Colour schemes USE OF EMULSION AND GLOSS PAINTS

So far we have written about schemes which are built up from scratch. There are people who have not the money to refurnish a whole house. New wall and woodwork colours, fortunately, can revitalize even the most drab room by the application of emulsion and gloss paint to walls and woodwork. That old rust carpet and beige suite would look better against a sky blue wall with, perhaps, a wall in pebble beige to link with the suite, and another in guardsman red or citron, to give extra life to the scheme. For the woodwork, cloud grey is exceptionally elegant. It teams with furniture of any type or period and with almost any colour. It is certainly more versatile than the old-fashioned cream and incidentally, if you have children to consider, does not show fingermarks so quickly. Carnation pink will team with that old gold or blue spread. Antique or good reproduction, if you are lucky enough to posses some, would on the whole look best against pastels. But avoid red tones against mahogany. A small bookshelf-studded workroom or study, which must be strictly utilitarian yet have a friendly atmosphere, could be white emulsion, increasing its light considerably. A forest green wall and door, restful to the eyes, could be chosen for one wall, but the wall should be enlivened by white-framed pictures, bookshelves or accessories, to bring out the full richness of its deep tone. To ring the changes, bookshelves or other items against the white walls could be forest green.


Colour schemes GAY KITCHENS

Kitchens should be light and gay, and here you can really let yourself go with colour. A change from the usual would be carnation-pink walls with white woodwork and mustard-yellow entry door and back door. Ceiling could be willow or sky blue, and the kitchen units could be white, with touches of cloud grey or willow.


COLOURS IN RELATION TO ROOM SIZE

Colours should be chosen in relation to the size and height of a room, selecting the paler colours for main walls in a room of average small size. An over-tall room in a old house could have the ceiling made to appear lower by painting it in a deeper tone than the walls, but too deep a colour should be avoided if the room is not well lit. A very low room is best with a white ceiling or one painted in a very pale tone, though the removal of the picture rail and the carrying of the wall colour up to ceiling height will make the ceiling appear higher. A long, narrow room should have the longer walls in a light or pastel tone, and the two end walls in a bright colour. Avoid to deep a colour, however as the effect might be that of a dark hole at each end of the room, unless effectively foiled by bright curtains or wall ornaments. To assist in the process of reducing the apparent length of a room, a chimney breast could be painted in a contrasting colour, and furniture arranged transversely across the room. By arranging colours and contrasts in this way, awkward-shaped rooms can be greatly improved in character and shape. High reflectance values are essential for small rooms. Light reflectance values for the various colours would be roughly as follows: Very high (more than 80 per cent.): white. High: citron. Fairly high : cloud grey, carnation, lemon, mustard, willow, pebble, sky blue. Medium: cerlean blue, dresden blue, clover pink, lilac, bitter green. Low: Gunmetal, middy blue, hot chocolate, dove grey, cornflower, thames green, sandlewood, mocha, blueberry, leaf forest, and emerald green, green olive, cardinal. aubergine and terra-cotta. The remaining colours of red or yellow/red tone, though not of high reflectance value, can be moderately used in a dark room to give a cheerful, warm appearance. These are guardsman, Siamese pink, flame, persimmon and cantaloupe. All the dark colours can be teamed with pale walls, as these walls, except in a very dark room, reflect enough light in compensation.
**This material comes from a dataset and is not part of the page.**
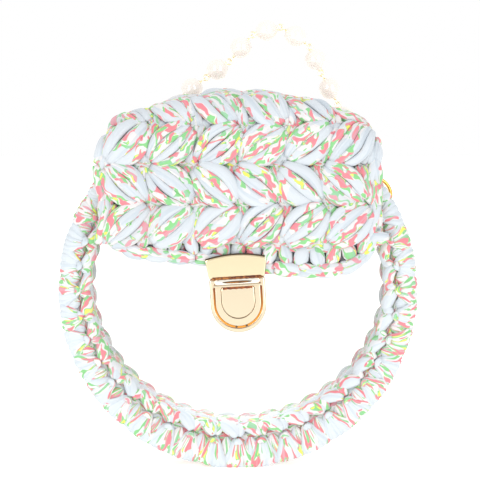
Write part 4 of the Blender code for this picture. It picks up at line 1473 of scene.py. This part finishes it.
@dataclass
class Studio:
    """A pale floor under soft light, and the camera where the photograph was taken."""

    eye: Point = (0.0011, -1.2, 0.094)
    target: Point = (0.0011, 0.0, 0.0265)
    lens: float = 173.1
    floor_drop: float = 0.0934
    paper: str = "#FAFAF8"
    floor_glow: float = 0.5
    lamps: tuple[Lamp, ...] = (
        Lamp("left_softbox", (-0.75, -1.1, 0.25), 0.6, 2.2, seen=True),
        Lamp("right_softbox", (0.75, -1.1, 0.25), 0.6, 2.2, seen=True),
        Lamp("key_softbox", (-0.6, -0.9, 0.9), 0.8, 1.2),
        Lamp("low_softbox", (0.0, -0.8, 0.0), 0.2, 0.007, (0.0, 0.03, -0.07), 18.0),
        Lamp("inner_softbox", (0.0, 0.029, 0.03), 0.02, 0.02, (0.0, 0.029, -0.08), 85.0),
        Lamp("left_strip", (-0.62, -0.95, 0.05), 0.42, 12.0, tall=2.0),
        Lamp("right_strip", (0.62, -0.95, 0.05), 0.42, 12.0, tall=2.0),
        Lamp("top_softbox", (0.2, 0.5, 1.1), 0.9, 2.5),
    )

    def backdrop(self) -> Material:
        """Return matt white paper, with its faint tooth."""
        nodes = Shading("matt_white_paper")
        tooth = nodes.bump(nodes.noise(nodes.place(), 1.5 * MM, 3.0), 0.05, 0.1)
        return nodes.done(nodes.skin(base_color=linear(self.paper), roughness=0.95, normal=tooth,
                                     emission_color=linear(self.paper), emission_strength=self.floor_glow))

    def build(self, origin: Vector) -> None:
        """Build the floor, lights and camera.

        Args:
            origin: where the bag's frame stands.
        """
        scene = bpy.context.scene
        mesh = bpy.data.meshes.new("paper_floor")
        z = origin.z - self.floor_drop
        mesh.from_pydata([(-4, -3, z), (4, -3, z), (4, 8, z), (-4, 8, z)], [], [(0, 1, 2, 3)])
        mesh.materials.append(self.backdrop())
        floor = bpy.data.objects.new("paper_floor", mesh)
        scene.collection.objects.link(floor)

        world = bpy.data.worlds.new("white_room")
        world.use_nodes = True
        world.node_tree.nodes["Background"].inputs["Color"].default_value = linear("#FFFFFF")
        world.node_tree.nodes["Background"].inputs["Strength"].default_value = 1.0
        scene.world = world
        for lamp in self.lamps:
            lamp.build(origin)

        lens = bpy.data.cameras.new("photo_camera")
        lens.lens = self.lens
        lens.sensor_width = 36
        lens.clip_start = 0.01
        camera = bpy.data.objects.new("photo_camera", lens)
        camera.location = origin + Vector(self.eye)
        camera.rotation_euler = (Vector(self.target) - Vector(self.eye)).to_track_quat("-Z", "Y").to_euler()
        scene.collection.objects.link(camera)
        scene.camera = camera
        scene.view_settings.view_transform = "Standard"


def main() -> None:
    """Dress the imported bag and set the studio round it."""
    logging.basicConfig(level=logging.INFO, format="%(name)s %(message)s")
    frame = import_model()
    low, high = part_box("front_panel")
    origin = Vector(((low.x + high.x) / 2, (low.y + high.y) / 2 - 0.0075, (low.z + high.z) / 2))
    Studio().build(origin)

    yarn = PrintedJersey().material()
    # Painted light: the rims get a lighter copy of the same jersey, with weaker painted shade, standing in
    # for brighter light on them
    rim_yarn_painted_lighter = PrintedJersey("printed_cotton_jersey_rim_ribbon_painted_lighter", "#CCD3D9", "#DDDADA", crease="#B0BEC9",
                             hollow_shade="#66727A", hollow_shade_full=0.6, hollow_shade_share=0.3).material()
    gold = PlatedMetal().material()
    clear = ClearAcrylic().material()

    Rim(Face.FRONT, "front_rim", 3).build(origin, rim_yarn_painted_lighter)
    Rim(Face.BACK, "back_rim", 5).build(origin, rim_yarn_painted_lighter)
    Gusset().build(origin, yarn)
    Flap().build(origin, yarn)
    FlapEdging().build(origin, yarn)
    TuckLock().build(origin, gold)
    PearlChain().build(origin)
    for name, material in (("front_panel", clear), ("back_panel", clear), ("lock_back_plate", gold)):
        for place in frame["nodes"][name].material_slots:
            place.material = material
        LOG.info("%s: packed node, dressed", name)


if __name__ == "__main__":
    main()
Colour schemes COOL AND WARM COLOURS

Care in the choice of colours can also have the effect of making a room appear cooler or warmer. In general a north to east room should need warmer colours than one facing south to west, but this is not a hard-and-fast rule. A sheltered east room is probably warmer in winter than an exposed west room; an east room with big windows could be warmer in summer than a south room sheltered by trees. Among the warmest colours are all the reds, mustard, lemon, persimmon, cantaloupe, terra-cotta, carnation, and Siamese pink. Cool colours are the pale blues and pale greens, such as bitter green, willow sky blue, Dresden and cerulean blue. Deep colours such as leaf, forest, middy blue, though rather overpowering in themselves, can look extremely effective if teamed with white or yellows, a clear, fresh contrast being necessary to bring out the best in them. They are useful, too as backgrounds to prized ornaments or pictures. The amateur decorator cannot go far wrong if he follows the rules of heraldry in decorating and furnishing his room. Taking coats-of-arms and flags as his guide, it will be seen that deep or bold colours are invariably separated by neutral colours. The colours referred to in this article are from charts supplied by International Paints Ltd.